Quinnipiac’s Polling Institute (with which I have no affiliation, beyond being at the same university) has recently released their “thermometer poll,” which asks respondents to simply indicate how “warm” they are to particular politicians, with 100 being warm and 0 being cold. The mean figures are as follows, with the parenthetical numbers indicating the percent who did not feel they knew enough to judge:
1) Rudolph Giuliani – 64.2. (9)
2) Sen. Barack Obama 58.8 (41)
3) Sen. John McCain 57.7 (12)
4) Condoleezza Rice – 56.1 (7)
5) Bill Clinton – 55.8 (1)
6) Sen. Joseph Lieberman – 52.7 (16)
7) NYC Mayor Michael Bloomberg – 51.1 (44)
8) John Edwards – 49.9 (20)
9) Sen. Hillary Clinton – 49 (1)
10) N.M. Gov. Bill Richardson – 47.7 (65)
11) Sen. Joseph Biden 47 (52)
12) Nancy Pelosi 46.9 (34)
13) Gov.
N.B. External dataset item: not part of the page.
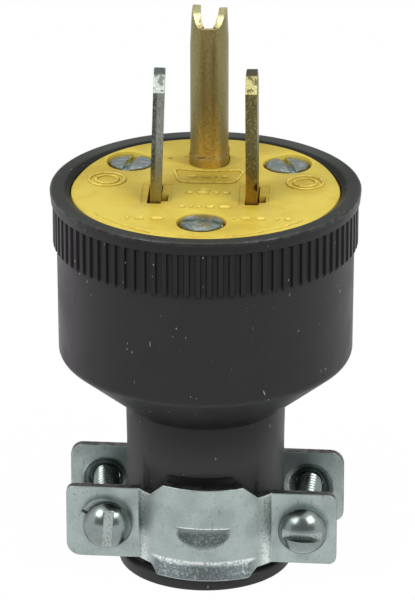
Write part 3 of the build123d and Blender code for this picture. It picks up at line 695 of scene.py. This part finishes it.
def bladeMesh(name, x, lean, turn):
    b = SimpleNamespace(**bladeLook)
    foot, tip = -b.root, b.faceThickness + b.length
    cut = tip - b.corner

    def outline(drop):
        # corners at the tip keep their slope when the tip is lowered by the bevel of its sheet
        flat = b.wide - b.corner
        return np.array([(-b.wide, foot), (b.wide, foot), (b.wide, cut - drop), (flat, tip - drop),
                         (-flat, tip - drop), (-b.wide, cut - drop)])
    offsets = [(-b.half, b.tip), (b.tip - b.half, 0), (b.half - b.tip, 0), (b.half, b.tip)]
    upper = bevelled(stack("upper", [
        np.column_stack([np.full(6, offset), outline(drop)]) for offset, drop in offsets]), 0.03, 2, 20.0)
    points = positions(upper)
    across = (points[:, 0] / metre / b.half).astype(np.float32)
    upper.data.attributes.new("across", "FLOAT", "POINT").data.foreach_set("value", across)
    # x and z turn by the lean, then x and y by the turn, about the seat
    leanX = points[:, 0] * cos(lean) + points[:, 2] * sin(lean)
    leanZ = points[:, 2] * cos(lean) - points[:, 0] * sin(lean)
    moved = np.column_stack([leanX * cos(turn) - points[:, 1] * sin(turn) + x * metre,
                             leanX * sin(turn) + points[:, 1] * cos(turn) + face["bladeY"] * metre,
                             leanZ + b.seat * metre])
    upper.data.vertices.foreach_set("co", moved.ravel())
    y, seat, low = face["bladeY"], b.seat, b.seat - b.shoulderHeight
    sheet = (x - b.half, x + b.half)
    tail = block("tail", sheet, (y - b.wide, y + b.wide), (low - b.tail, low + 0.01))
    axes = (np.array([0, 1.0, 0]), np.array([0, 0, 1.0]), np.array([1.0, 0, 0]))
    cutAway(tail, [rod("hole", b.hole, -3, 3, np.array([x, y, b.holeUp]), axes)])
    shoulder = block("shoulder", sheet, (y - b.shoulderHalf, y + b.shoulderHalf), (low, seat))
    return joined(name, [upper, bevelled(shoulder, 0.05), bevelled(tail, 0.05)])


leftBlade, rightBlade = (
    bladeMesh(name, x, radians(lean), radians(turn)) for name, x, lean, turn in zip(
        ("neutralBlade", "hotBlade"), face["bladeX"], bladeLook["leans"], bladeLook["turns"]))
place(leftBlade, "nickel_plate", "neutral_blade")
place(rightBlade, "brass", "hot_blade", finish="hotBrass")
print("blades made")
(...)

Mitt Romney – 45.9 (64)
14) Former VP Al Gore – 44.9 (3)
15) President George Bush – 43.8 (1)
16) Sen. Evan Bayh – 43.3 (75)
17) Newt Gingrich – 42 (15)
18) Sen. Bill Frist – 41.5 (53)
19) Sen. Harry Reid – 41.2 (61)
20) Sen. John Kerry – 39.6 (5)
A number of people have noted Kerry’s position with surprise, though I’m not sure why. We’re just not that into him. It’s a little surprising that more people aren’t with Gore, but if more had seen the best campaign movie ever they might feel differently.
What is not surprising is how highly ranked Obama is. He comes across as genuine, real, and a man of character. I am not with him 100% on the issues, but he’s far closer than anyone else who is a possible in the race. (I would have said McCain was a real challenger, and I was a fan until some of his recent political maneuvering that appears to have abandoned straight talk for pandering.) So, the question is how Obama handles the first real hits to his reputation: whether these are “real” media events (botched jokes, questionable decisions, etc.), or swiftboating of some sort. It’s easy to be popular when people don’t know you, the question is whether he has the shiny shield needed to weather the mud-slinging that has become an integral part of American politics.
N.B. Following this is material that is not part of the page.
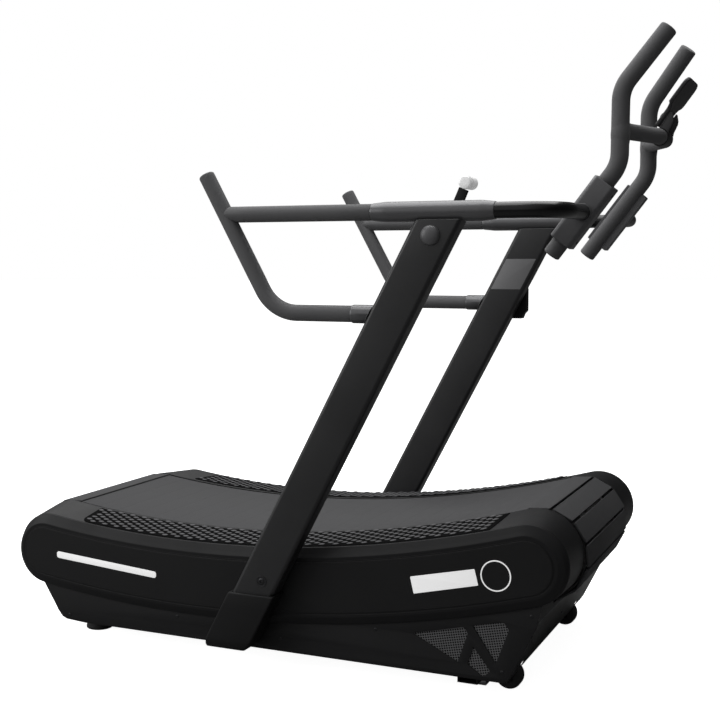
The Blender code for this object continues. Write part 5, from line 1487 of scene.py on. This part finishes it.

Of course Guliani is an interesting counter-example there. People think they know him–mainly because of name recognition–but I suspect that his position there is a bit tenuous. They might not feel the same way about him once they see them in action. And regardless, Guliani and Bloomberg both will probably never be embraced as candidates because of their association with New York City, and their more moderate takes on social issues.
I would like to see a race between McCain and Obama. If McCain can return to his previous levels of integrity, I think we could see a race in which some broad thinkers could engage on the issues and encourage a real public discussion about the future of America, and at least reduce the influence of the spinners. That may be a vain hope, but it’s a hope.